*** Dataset extract

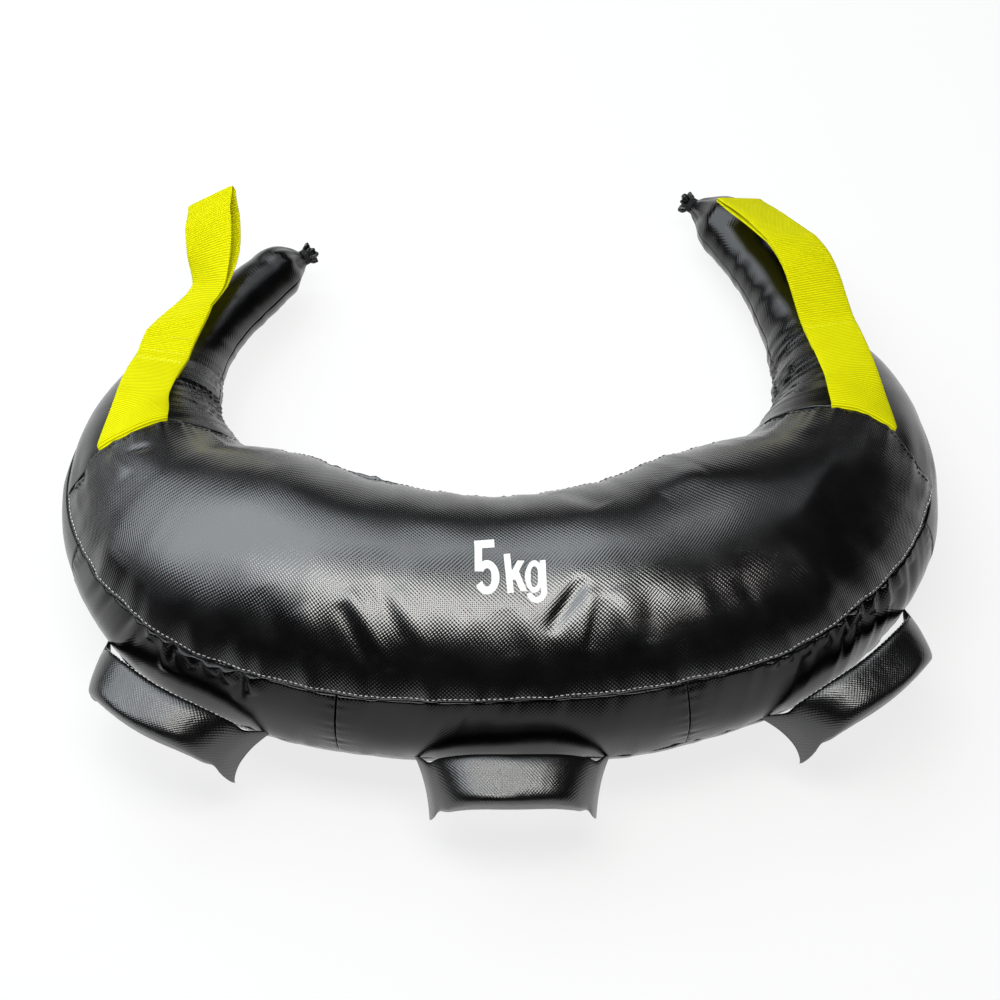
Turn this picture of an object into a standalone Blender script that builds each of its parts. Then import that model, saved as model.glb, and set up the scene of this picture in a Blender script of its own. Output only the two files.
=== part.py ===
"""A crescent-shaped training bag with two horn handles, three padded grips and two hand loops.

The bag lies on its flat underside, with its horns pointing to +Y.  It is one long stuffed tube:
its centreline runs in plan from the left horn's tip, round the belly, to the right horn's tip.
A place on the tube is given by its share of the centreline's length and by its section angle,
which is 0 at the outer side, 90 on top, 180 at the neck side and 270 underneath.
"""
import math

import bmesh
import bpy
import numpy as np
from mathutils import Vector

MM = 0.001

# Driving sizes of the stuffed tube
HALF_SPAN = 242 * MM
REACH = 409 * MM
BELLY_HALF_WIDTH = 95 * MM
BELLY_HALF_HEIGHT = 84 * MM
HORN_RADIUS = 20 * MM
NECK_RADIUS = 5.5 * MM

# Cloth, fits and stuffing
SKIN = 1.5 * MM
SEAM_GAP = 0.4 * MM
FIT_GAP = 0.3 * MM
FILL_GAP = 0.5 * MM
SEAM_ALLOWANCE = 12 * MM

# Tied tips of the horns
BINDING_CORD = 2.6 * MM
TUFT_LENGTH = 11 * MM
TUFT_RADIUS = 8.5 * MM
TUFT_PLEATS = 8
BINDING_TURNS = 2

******

Written exercise: Reproduce the material in full, with no word added or dropped.

Written answer:
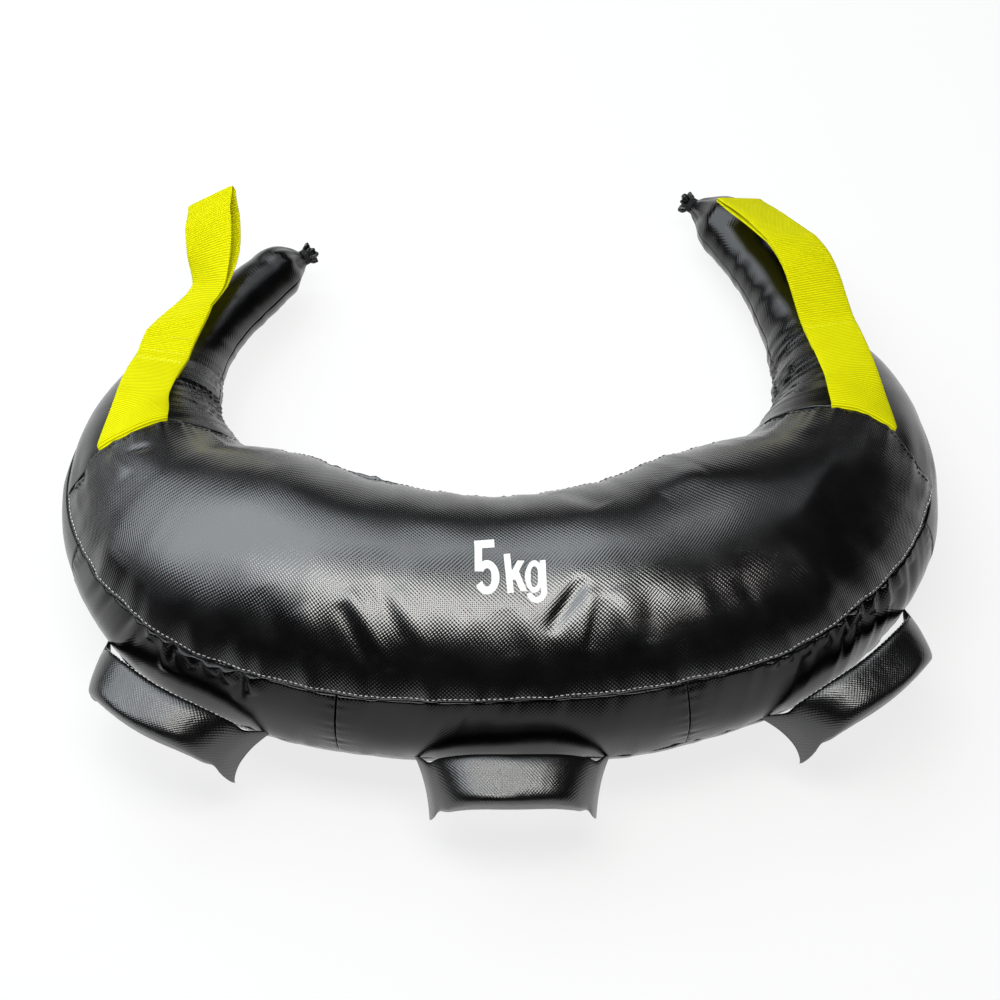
Turn this picture of an object into a standalone Blender script that builds each of its parts. Then import that model, saved as model.glb, and set up the scene of this picture in a Blender script of its own. Output only the two files.
=== part.py ===
"""A crescent-shaped training bag with two horn handles, three padded grips and two hand loops.

The bag lies on its flat underside, with its horns pointing to +Y.  It is one long stuffed tube:
its centreline runs in plan from the left horn's tip, round the belly, to the right horn's tip.
A place on the tube is given by its share of the centreline's length and by its section angle,
which is 0 at the outer side, 90 on top, 180 at the neck side and 270 underneath.
"""
import math

import bmesh
import bpy
import numpy as np
from mathutils import Vector

MM = 0.001

# Driving sizes of the stuffed tube
HALF_SPAN = 242 * MM
REACH = 409 * MM
BELLY_HALF_WIDTH = 95 * MM
BELLY_HALF_HEIGHT = 84 * MM
HORN_RADIUS = 20 * MM
NECK_RADIUS = 5.5 * MM

# Cloth, fits and stuffing
SKIN = 1.5 * MM
SEAM_GAP = 0.4 * MM
FIT_GAP = 0.3 * MM
FILL_GAP = 0.5 * MM
SEAM_ALLOWANCE = 12 * MM

# Tied tips of the horns
BINDING_CORD = 2.6 * MM
TUFT_LENGTH = 11 * MM
TUFT_RADIUS = 8.5 * MM
TUFT_PLEATS = 8
BINDING_TURNS = 2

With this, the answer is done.